Dom: (laughs) I’m surprised, actually, I expected City of Lost Children to be a lot better, but it was just too confusing, plot-wise. I don’t usually find that to be a particular issue. You know, I sat through three hours of Inland Empire and didn’t give a shit if I didn’t understand any of it. The thing that makes it work is that every single scene, even if you don’t understand what’s actually going on as such, in terms of plot or whatever, you get some sort of feel from it. In Lost Highway most of the time you get more of a creepy, horror feel whereas in Inland it’s… well, I don’t know what it is, but you feel emotional in some scenes, you feel like laughing a lot in some scenes, and in others you just feel piss-scared. It’s a really ambivalent thing, like some of the scenes in Eraserhead where you’re torn between a bunch of emotions. And in Eraserhead, there is a scene where I was so devastated by what the main character had done. In City of Lost Children there was none of that, and in Delicatessan there kind of was, even if you didn’t understand particularly what the characters are or what they’re doing, you get a feeling for them as people, whereas in City of Lost Children you just have a bunch of non-descript kids and Ron Perlman, who was also in Alien Resurrection. He’s this beefy American actor. To his credit, he learned all his lines phonetically in French, so good on him! But he… I don’t mean this as an insult, but he actually looks like an orangutan.
(Liam bursts out laughing)
Dom: (laughs) I don’t mean that as an insult. He does, his face, he even has reddish kind of hair. It’s him, he’s lost his brother to these people who use kids to manufacture dreams, and he is helped by this little girl. They have this really strange relationship which… feels kind of paedophilic, since they kind of sleep together and stuff, but I don’t think it’s intended to be paedophilic. I’ve got no idea, it’s really weird! I can’t picture Jeunet doing that, although in Amelie there are scenes where she wonders about orgasms, so I don’t know, how innocent is his work? (laughs) This was his dark period too, so yes. It’s also funny because the girl looks a lot like Eli from Let the Right One In, so that made me think even more of paedophilic undertones. (laughs)
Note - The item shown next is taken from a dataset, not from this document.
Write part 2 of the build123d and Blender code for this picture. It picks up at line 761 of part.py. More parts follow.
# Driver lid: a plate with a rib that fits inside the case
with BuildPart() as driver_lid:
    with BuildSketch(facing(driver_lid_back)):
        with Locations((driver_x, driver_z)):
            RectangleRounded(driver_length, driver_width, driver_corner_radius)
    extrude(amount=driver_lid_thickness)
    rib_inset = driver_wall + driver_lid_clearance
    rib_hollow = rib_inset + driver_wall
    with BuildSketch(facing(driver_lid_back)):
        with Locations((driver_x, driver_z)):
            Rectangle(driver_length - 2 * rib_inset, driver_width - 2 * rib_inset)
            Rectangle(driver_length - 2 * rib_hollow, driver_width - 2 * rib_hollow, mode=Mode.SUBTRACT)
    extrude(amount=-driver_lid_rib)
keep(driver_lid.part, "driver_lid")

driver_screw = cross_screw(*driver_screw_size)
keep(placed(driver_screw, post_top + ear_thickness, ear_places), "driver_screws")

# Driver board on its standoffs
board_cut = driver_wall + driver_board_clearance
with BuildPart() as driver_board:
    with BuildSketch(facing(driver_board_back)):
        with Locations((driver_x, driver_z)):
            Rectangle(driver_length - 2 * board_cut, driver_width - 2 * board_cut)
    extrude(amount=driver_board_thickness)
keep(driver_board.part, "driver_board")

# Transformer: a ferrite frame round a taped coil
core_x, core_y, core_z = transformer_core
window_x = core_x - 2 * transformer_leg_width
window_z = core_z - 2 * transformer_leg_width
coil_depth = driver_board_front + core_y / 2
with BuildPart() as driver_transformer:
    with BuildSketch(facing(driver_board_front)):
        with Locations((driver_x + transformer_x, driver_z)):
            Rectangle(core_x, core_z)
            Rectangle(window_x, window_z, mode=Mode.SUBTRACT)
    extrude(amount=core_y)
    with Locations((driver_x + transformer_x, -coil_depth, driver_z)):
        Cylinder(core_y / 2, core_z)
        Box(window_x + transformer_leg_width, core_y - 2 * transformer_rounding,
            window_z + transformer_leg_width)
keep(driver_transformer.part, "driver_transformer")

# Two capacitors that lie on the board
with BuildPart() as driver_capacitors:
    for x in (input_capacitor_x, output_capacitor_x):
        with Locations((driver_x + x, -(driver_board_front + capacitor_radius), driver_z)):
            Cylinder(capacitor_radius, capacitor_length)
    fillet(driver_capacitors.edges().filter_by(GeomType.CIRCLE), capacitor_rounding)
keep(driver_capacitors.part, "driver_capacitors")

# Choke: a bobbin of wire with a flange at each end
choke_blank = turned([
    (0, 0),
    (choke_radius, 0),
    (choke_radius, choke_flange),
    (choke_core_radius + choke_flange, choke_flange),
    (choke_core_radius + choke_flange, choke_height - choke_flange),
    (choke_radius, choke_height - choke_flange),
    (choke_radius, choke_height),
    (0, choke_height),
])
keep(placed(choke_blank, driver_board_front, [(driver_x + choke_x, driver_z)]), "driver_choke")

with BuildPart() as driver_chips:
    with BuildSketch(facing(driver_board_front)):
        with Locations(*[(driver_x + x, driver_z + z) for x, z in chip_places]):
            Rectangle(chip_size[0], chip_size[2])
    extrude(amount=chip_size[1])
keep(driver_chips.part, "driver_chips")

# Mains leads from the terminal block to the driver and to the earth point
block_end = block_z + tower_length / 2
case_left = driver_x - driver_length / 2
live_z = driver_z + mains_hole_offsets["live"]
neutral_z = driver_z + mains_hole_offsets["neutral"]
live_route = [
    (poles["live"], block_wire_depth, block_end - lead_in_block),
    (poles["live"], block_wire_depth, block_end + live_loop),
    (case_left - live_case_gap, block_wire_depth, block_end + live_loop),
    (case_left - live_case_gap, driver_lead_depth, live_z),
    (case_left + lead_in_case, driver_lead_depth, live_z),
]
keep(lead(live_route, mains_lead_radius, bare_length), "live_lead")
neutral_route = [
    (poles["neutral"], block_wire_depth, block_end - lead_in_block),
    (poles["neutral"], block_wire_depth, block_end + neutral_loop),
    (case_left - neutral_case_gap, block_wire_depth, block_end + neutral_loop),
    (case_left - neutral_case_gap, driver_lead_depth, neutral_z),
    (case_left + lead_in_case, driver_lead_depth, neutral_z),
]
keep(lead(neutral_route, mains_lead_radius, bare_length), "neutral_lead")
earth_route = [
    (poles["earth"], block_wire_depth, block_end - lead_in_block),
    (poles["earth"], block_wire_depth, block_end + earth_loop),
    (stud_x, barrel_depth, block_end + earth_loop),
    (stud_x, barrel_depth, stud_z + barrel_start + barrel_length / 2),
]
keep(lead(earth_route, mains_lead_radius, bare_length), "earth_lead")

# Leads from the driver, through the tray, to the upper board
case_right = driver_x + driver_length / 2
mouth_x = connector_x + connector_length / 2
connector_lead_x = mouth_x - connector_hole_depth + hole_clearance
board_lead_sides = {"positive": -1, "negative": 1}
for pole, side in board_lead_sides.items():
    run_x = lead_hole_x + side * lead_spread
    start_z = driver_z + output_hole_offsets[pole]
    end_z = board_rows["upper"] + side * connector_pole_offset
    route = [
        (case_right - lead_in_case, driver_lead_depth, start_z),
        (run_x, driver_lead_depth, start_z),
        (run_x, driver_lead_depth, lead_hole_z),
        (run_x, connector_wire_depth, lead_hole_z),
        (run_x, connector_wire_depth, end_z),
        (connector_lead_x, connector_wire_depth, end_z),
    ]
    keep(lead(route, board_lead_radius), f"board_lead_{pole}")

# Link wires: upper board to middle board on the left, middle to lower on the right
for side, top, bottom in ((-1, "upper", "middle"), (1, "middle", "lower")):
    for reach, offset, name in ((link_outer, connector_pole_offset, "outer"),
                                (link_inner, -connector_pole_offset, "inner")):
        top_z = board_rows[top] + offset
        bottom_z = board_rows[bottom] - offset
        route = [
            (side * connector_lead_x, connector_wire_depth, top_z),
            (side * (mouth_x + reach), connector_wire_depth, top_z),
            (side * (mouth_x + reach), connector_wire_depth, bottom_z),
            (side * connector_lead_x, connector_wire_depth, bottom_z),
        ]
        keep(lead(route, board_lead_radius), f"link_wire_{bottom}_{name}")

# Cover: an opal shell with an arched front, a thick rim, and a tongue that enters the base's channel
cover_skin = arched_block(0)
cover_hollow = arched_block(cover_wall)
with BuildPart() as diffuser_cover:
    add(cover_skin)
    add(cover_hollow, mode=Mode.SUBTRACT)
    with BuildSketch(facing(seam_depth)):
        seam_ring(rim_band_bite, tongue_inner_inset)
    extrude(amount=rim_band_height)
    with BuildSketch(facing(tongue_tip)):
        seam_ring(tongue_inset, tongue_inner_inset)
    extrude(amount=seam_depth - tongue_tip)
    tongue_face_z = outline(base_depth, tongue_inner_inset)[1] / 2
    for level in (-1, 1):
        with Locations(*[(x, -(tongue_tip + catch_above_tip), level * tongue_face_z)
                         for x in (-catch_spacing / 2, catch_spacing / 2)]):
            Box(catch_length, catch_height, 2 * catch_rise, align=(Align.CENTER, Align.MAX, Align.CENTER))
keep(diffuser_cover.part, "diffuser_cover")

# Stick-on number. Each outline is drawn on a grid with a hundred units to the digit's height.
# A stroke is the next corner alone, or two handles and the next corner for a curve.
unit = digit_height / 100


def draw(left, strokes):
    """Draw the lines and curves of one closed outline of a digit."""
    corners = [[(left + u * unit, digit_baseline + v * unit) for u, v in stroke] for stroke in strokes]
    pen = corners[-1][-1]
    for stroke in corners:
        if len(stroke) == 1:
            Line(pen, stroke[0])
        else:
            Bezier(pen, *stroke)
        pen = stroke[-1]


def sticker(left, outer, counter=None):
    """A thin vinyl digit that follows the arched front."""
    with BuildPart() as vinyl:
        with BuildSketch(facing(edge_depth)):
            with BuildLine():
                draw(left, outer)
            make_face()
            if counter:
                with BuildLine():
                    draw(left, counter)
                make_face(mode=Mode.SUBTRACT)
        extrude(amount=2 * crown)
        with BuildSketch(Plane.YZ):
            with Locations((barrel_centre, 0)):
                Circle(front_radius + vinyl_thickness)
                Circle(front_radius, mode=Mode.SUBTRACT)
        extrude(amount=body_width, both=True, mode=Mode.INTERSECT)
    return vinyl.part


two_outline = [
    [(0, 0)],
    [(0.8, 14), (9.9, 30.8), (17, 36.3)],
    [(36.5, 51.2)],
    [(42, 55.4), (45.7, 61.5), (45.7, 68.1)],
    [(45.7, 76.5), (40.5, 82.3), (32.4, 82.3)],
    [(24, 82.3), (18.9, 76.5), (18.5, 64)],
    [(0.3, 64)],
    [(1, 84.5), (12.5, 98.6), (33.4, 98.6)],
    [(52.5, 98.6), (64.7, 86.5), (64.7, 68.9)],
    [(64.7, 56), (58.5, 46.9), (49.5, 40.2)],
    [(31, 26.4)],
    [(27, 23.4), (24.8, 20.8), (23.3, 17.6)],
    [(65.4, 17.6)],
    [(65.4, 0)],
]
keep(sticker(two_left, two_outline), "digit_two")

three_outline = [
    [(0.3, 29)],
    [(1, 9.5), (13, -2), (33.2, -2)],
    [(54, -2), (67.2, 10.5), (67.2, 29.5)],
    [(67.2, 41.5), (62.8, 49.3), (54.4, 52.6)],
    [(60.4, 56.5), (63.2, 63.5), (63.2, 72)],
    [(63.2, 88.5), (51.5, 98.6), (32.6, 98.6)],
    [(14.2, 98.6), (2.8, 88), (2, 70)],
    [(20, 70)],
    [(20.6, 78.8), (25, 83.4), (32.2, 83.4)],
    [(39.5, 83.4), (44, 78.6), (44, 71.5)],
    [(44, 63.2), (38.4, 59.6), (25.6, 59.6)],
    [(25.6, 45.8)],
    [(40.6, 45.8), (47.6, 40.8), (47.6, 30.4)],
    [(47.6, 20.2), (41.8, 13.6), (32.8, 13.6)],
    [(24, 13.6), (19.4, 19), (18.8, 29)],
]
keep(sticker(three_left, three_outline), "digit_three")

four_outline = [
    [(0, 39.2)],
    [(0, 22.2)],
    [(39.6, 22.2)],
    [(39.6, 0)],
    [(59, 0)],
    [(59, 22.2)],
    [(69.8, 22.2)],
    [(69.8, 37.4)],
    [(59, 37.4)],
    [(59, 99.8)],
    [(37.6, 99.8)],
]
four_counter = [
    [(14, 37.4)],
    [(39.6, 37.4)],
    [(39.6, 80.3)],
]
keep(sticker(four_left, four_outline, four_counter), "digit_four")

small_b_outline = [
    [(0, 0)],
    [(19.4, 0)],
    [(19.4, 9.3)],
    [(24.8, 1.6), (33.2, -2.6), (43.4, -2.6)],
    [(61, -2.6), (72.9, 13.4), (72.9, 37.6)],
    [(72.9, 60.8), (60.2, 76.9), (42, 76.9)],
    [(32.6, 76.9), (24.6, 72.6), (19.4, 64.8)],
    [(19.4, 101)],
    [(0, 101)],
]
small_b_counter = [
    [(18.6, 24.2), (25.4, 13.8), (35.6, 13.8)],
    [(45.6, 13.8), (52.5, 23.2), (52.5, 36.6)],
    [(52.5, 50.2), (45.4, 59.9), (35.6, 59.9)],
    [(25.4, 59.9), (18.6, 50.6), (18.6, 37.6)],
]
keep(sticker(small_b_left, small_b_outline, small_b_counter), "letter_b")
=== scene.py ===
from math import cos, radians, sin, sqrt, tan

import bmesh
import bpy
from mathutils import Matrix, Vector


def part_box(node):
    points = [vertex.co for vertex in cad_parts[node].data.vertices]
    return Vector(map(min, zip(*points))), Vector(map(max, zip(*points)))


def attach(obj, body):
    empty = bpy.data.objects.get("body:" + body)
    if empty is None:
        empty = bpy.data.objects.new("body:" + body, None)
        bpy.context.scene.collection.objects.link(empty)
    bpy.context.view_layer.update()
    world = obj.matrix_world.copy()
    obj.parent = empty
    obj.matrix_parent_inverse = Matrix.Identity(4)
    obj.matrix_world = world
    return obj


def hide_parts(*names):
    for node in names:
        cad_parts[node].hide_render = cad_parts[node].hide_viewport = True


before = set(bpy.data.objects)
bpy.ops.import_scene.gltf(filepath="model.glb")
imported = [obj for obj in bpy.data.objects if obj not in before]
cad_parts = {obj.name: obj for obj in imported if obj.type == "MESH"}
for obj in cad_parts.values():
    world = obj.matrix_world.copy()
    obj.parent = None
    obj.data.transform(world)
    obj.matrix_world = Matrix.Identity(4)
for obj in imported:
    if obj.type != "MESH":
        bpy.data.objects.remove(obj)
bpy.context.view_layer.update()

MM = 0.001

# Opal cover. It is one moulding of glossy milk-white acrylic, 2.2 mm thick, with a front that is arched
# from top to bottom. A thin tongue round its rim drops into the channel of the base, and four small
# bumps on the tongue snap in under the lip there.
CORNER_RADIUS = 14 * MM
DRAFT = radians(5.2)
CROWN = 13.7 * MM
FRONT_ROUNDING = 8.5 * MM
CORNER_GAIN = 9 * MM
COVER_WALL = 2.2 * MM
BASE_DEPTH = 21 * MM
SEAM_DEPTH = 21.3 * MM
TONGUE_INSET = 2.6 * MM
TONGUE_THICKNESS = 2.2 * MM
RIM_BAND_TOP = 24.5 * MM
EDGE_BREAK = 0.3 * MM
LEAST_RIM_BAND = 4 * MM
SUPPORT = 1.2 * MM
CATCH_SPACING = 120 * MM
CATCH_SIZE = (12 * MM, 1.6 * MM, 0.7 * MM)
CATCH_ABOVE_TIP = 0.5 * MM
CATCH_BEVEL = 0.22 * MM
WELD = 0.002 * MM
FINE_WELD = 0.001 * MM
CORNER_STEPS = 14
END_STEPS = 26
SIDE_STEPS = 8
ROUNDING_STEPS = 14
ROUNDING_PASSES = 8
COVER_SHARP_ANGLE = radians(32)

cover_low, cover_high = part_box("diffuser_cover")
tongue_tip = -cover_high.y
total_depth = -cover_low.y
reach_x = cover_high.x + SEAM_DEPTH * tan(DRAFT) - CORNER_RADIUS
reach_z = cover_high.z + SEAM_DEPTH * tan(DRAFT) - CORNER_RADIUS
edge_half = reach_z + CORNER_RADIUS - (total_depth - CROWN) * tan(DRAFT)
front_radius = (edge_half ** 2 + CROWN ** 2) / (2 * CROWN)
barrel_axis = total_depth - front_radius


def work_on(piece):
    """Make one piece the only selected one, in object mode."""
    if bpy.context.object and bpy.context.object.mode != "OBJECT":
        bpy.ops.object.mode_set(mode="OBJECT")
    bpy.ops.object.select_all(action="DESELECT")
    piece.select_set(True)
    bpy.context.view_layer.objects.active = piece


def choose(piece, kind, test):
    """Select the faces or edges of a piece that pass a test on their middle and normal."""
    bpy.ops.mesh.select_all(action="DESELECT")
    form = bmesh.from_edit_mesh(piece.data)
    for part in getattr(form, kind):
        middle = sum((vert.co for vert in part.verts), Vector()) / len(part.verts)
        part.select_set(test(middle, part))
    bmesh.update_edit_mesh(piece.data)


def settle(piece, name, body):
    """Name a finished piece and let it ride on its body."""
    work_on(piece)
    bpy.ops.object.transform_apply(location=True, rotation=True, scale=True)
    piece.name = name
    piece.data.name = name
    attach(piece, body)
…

Liam: That scene in Let the Right One In will haunt me forever. I remember I left the room deliberately as I was watching it with my friend Lachlan, and from the bathroom I heard this horrified scream of “WHAT THE HELL” coming from his room.
(Dom laughs)
Liam: In one incident my dad was asleep on the lounge out the back, so I decided to watch Let the Right One In. And of all the times for him to wake up he had to wake up during THAT SCENE.
(Dom laughs)
Liam: “WHAT IN THE BLAZES?!?!” Yeah, he wasn’t expecting it.
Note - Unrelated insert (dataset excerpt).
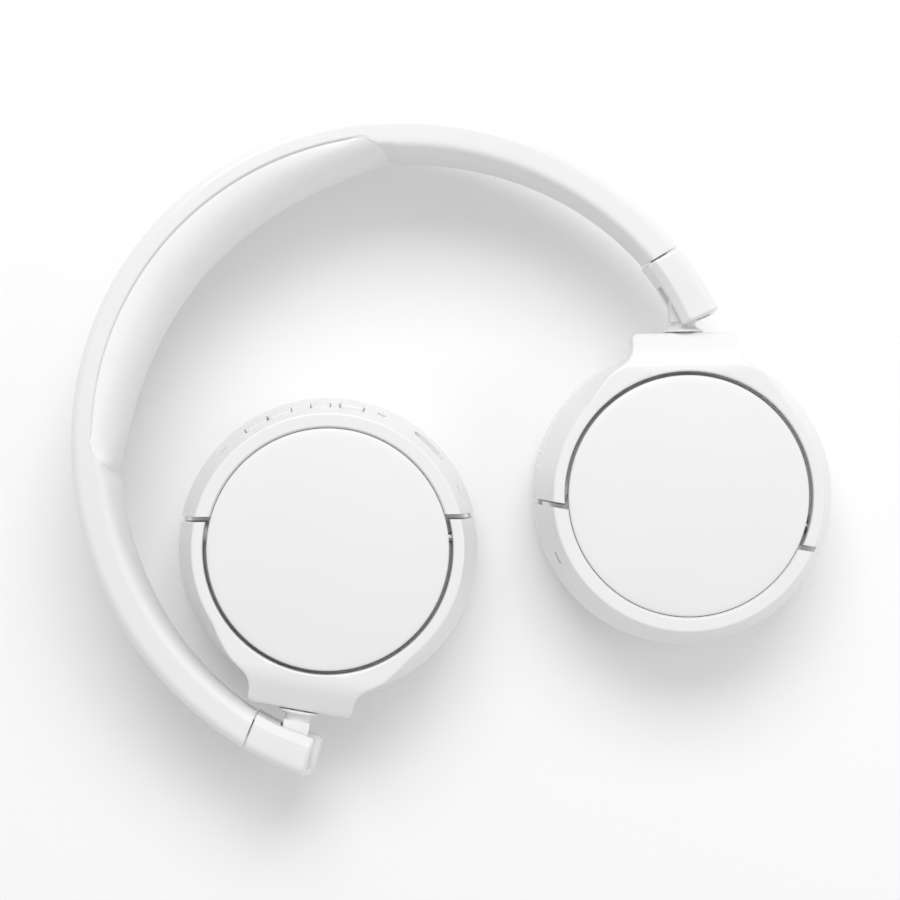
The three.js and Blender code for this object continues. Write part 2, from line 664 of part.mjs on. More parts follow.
const cupPieces = (openings) => [
  ['hinge_stem', stemBody(), whiteShell],
  ['swivel_post', bar(2.3, [0, 31.2, BAND_PLANE], [0, NECK_LENGTH - 4.3, BAND_PLANE], 24), steel],
  ['swivel_clip', clipRing(), steel],
  ['yoke', yokeBody(), whiteShell],
  ['pivot_pin_near', bar(PIN_DIAMETER / 2, pivotEnds()[0][0](25), pivotEnds()[0][1](32.9)), steel],
  ['pivot_pin_far', bar(PIN_DIAMETER / 2, pivotEnds()[1][0](25), pivotEnds()[1][1](32.9)), steel],
  ['cup_housing', housingBody(openings), whiteShell],
  ['outer_cap', capBody(), whiteSatin],
  ['baffle', baffleBody(), whiteSatin],
  ['baffle_screw_a', screwBody(screwSpots[0]), steel],
  ['baffle_screw_b', screwBody(screwSpots[1]), steel],
  ['driver_frame', driverFrame(), darkPlastic],
  ['driver_magnet', magnetBody(), steel],
  ['driver_diaphragm', diaphragm(), membrane],
  ['driver_cloth', gridCloth(), blackCloth],
  ['ear_pad_ring', padRing(), whiteSatin],
  ['ear_pad', padBody(), whiteLeather],
];

const leftOnly = [
  ...controls.map(([name, a, b, lift]) => [name, buttonBody(a, b, lift), whiteSatin]),
  ['charge_socket', aimed(chargeSocket(), chargeAngle, CHARGE_HEIGHT), steel],
  ['status_lamp', aimed(lampBody(), lampAngle, 22.4), lamp],
  ['microphone_mesh_a', aimed(micInsert(), micAngles[0], 23), darkPlastic],
  ['microphone_mesh_b', aimed(micInsert(), micAngles[1], 23), darkPlastic],
  ['button_board', buttonBoard(), boardGreen],
  ['main_board', mainBoard(), boardGreen],
];

const rightOnly = [
  ['microphone_mesh', aimed(micInsert(), RIGHT_MIC_ANGLE, 23), darkPlastic],
  ['battery', box(-15, 15, -10, 10, 22.5, 24.6), batteryFoil],
];

const placeCup = (side, fold, pieces) => {
  const group = new THREE.Group();
  const [px, py] = pinPoint();
  // Direction from the hinge to the cup, in row degrees from +X, for the right-hand side.
  const toCup = -UNFOLDED_ANGLE - fold;
  const angle = side > 0 ? toCup : 180 - toCup;
  group.position.set(
    side * px + NECK_LENGTH * Math.cos(rad(angle)),
    py + NECK_LENGTH * Math.sin(rad(angle)),
    0,
  );
  group.rotation.z = rad(angle + 90);
  for (const [name, geometry, look] of pieces) {
    const prefix = side > 0 ? 'right_' : 'left_';
    addTo(group, prefix + name, side > 0 ? geometry : mirrored(geometry), look);
  }
  root.add(group);
};

placeCup(1, RIGHT_FOLD, [...cupPieces(rightOpenings), ...rightOnly]);
placeCup(-1, LEFT_FOLD, [...cupPieces(leftOpenings), ...leftOnly]);

// The origin is the middle of the footprint, on the table.
const bounds = new THREE.Box3().setFromObject(root, true);
const middle = bounds.getCenter(new THREE.Vector3());
root.position.set(-middle.x, -middle.y, -bounds.min.z);

export default root;
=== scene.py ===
"""Looks for the folded wireless headphones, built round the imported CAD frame.

Shapes are in millimetres until make() scales them, lights and camera in metres. Angles are in degrees.
"""

import json
import math

import bmesh
import bpy
import numpy as np
from mathutils import Euler, Matrix, Vector, noise


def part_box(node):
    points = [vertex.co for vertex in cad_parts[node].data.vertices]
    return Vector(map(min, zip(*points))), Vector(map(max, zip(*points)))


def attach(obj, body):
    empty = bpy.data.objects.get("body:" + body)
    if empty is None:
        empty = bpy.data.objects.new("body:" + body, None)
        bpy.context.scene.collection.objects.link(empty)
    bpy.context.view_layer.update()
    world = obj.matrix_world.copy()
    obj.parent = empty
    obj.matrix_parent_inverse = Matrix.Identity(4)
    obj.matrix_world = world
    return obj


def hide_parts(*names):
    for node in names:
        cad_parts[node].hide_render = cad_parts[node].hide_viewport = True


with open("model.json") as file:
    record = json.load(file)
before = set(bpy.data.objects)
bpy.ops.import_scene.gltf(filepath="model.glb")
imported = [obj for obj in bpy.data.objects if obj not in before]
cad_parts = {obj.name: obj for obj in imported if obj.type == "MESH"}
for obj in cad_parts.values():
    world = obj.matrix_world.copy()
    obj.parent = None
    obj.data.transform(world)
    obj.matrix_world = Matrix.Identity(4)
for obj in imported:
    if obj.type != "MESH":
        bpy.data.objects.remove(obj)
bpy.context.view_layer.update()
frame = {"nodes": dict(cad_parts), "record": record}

MM = 0.001
SIDES = ("right", "left")

# ------------------------------------------------------------------ the frame's own dimensions
# Headband: two radii that meet at +-CROWN_HALF, the line where the slider starts, and the slider's end.
CROWN_R, SIDE_R, CROWN_HALF = 78.4, 86.4, 30.0
PART_LINE, SLIDER_END = 99.2, 111.6
BAND_Z = 22.0
CROWN_W, PART_W, END_W = 35.0, 19.0, 16.5
SHELL_DEPTH, LINER_DEPTH, WALL = 6.0, 9.0, 1.8
ARC_DEGREE = math.radians(1) * 85  # length of one degree of the band, at a middling radius
ROUND = 2.6  # exponent of the arm's rounded inner side: 2 is an ellipse, more is squarer
# Headband cushion: where its ends start to round off, where they end, and the depth of its face and seam.
CUSHION_ARCH, CUSHION_TIP = 41.4, 45.6
CUSHION_DEPTH, SEAM_DEPTH = 16.0, 5.0
# Slider: how far the inner edge of its joint leans back, how much further its end reaches on the outside,
# and how far the front wall stops short there.
JOINT_LEAN, END_REACH = 1.2, 0.45
SLANT = {"right": 0.7, "left": 2.2}
# Fold hinge: its distance from the cup's centre, and its place on the band.
NECK_LENGTH = 49.2
NECK_TOP = NECK_LENGTH - 9.1
PIN_ANGLE, PIN_ON_ARC, PIN_R = 106.6, 80.7, 1.8
POST_R = 2.6
# Ear cup, in its own frame: centre at the origin, the neck towards +Y, the cap facing +Z.
FRONT = 30.0
NECK_HALF, NECK_CORNER = 13, 1.5
YOKE_R, YOKE_FOOT_R, YOKE_BOTTOM = 30.5, 36.9, 18.2
RIM_R, RIM_EDGE, RIM_SPREAD = 33.4, FRONT - 0.5, 4
CHORD_SKEW, CHORD_OFFSET, NOTCH = -10.8, -7.7, 1.3
PIVOT_Y, PIVOT_Z, PIVOT_SKEW = -3.33, 24.0, -9.2
PIVOT_R, BOSS_R, POCKET_R = 1.8, 2.8, 4.2
DRUM_R, DRUM_TOP, DRUM_BOTTOM = 29.3, 27.6, 15.5
CAP_R, CAP_FACE_R, CAP_GAP, CAP_RISE = 29.6, 29.0, 0.3, 1.1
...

Dom: Exactly, you don’t really watch these movies in public. But yeah, City of Lost Children. At one point there’s sixteen versions of Dominique Pinon, you know, stuff like that. It’s just way too confusing. And then, a couple of years later there’s this sudden turnaround and he makes Amelie, which is delightful; it’s ridiculously fun to watch. It’s two hours but it honestly feels like twenty minutes. I could watch it on repeat, I literally could. I’ve probably said that about a few movies, like I don’t think I could actually watch Satantango on repeat even though I really would love to go through it again, but yeah. It’s just so joyous; it’s the sort of campy, happy France that you imagine France to be like when you’re thirteen.
Liam: I should say, I watched Irreversible a day before I watched Amelie; two French films by two modern French directors. Total polar opposites who present two totally different visions of France. Although now I think about it, the colour schemes in both films were kind of similar, so it’s funny interpreting Amelie as the aboveground, daytime of France, and in Amelie’s universe, Irreversible still happens at night.
(Dom laughs)
Liam: So basically Amelie walks out of her apartment and down into this dingy underground crossing, and THAT scene happens!
Dom: Amelie sets up people in the movie, she sets up Dominique Pinon with the hyperchondriac girl. He seems to be this kind of aggressive, wife-beater guy, and so then they enter the world of Irreversible and he beats her up and then smashes her face in with a fire extinguisher.
Liam: The idea of him smashing Audrey Tatou’s face in with a fire extinguisher is hilarious.
Dom: And then she just winks at the camera with half of her face missing.
Liam: “How many faces are getting smashed in with fire extinguishers at the moment?” “Fifteen!”
Dom: Audrey Tatou is ridiculously fun to watch. She plays a character who is technically selfish and out of it, but she is so charming that you don’t care. She reminds me of a contemporary Anna Karina. Anna Karina can waltz around in a film, be a total bitch to everyone and you still think she is the most delightful person in the entire film. But yeah, I’m not entirely sure what else to say about it. It has a really fun soundtrack and there isn’t a single boring scene. And the last film is A Very Long Engagement which is a World War I film about… World War I! Audrey Tatou plays this girl, and she has loved this boy since they were kids, and the boy goes off to fight in World War I, and very obviously hates the crap out of it, he and a few other soldiers decide to do the old wound-yourself, “Oh, I’ve been shot by the enemy, I need to be taken home” routine, but of course the officers have the whole “Nah, you’ve just shot yourself in the foot” policy, “now we’re going to shoot YOU in the FACE.” And the idea is that they’re to be killed, but there is the possibility that he survived, so she spends the entire film looking for him. The opening scenes are fairly conventional, but as it goes on it becomes more and more Jeunet, ridiculously slapstick comedy. It has a very green colour scheme like his previous films. It wasn’t as strongly received as Amelie, which is fair enough, really, but I wondered if the reason why I enjoyed it so much was more because I was a Jeunet fan as such rather than because it was really good. I don’t know, but I really enjoyed it. And that’s the filmography! There’s one coming out this year and I will get around to talking about it once it comes out. This probably wasn’t very interesting, but Liam wanted me to do it!
Liam: What’s the name of the new film?
Dom: I don’t know. I’ve only read about it once. (laughs) Kind of embarrassing that I don’t know.
EDIT: Whoops, incorrect about City of Lost Children being after Alien Resurrection. Pardon me.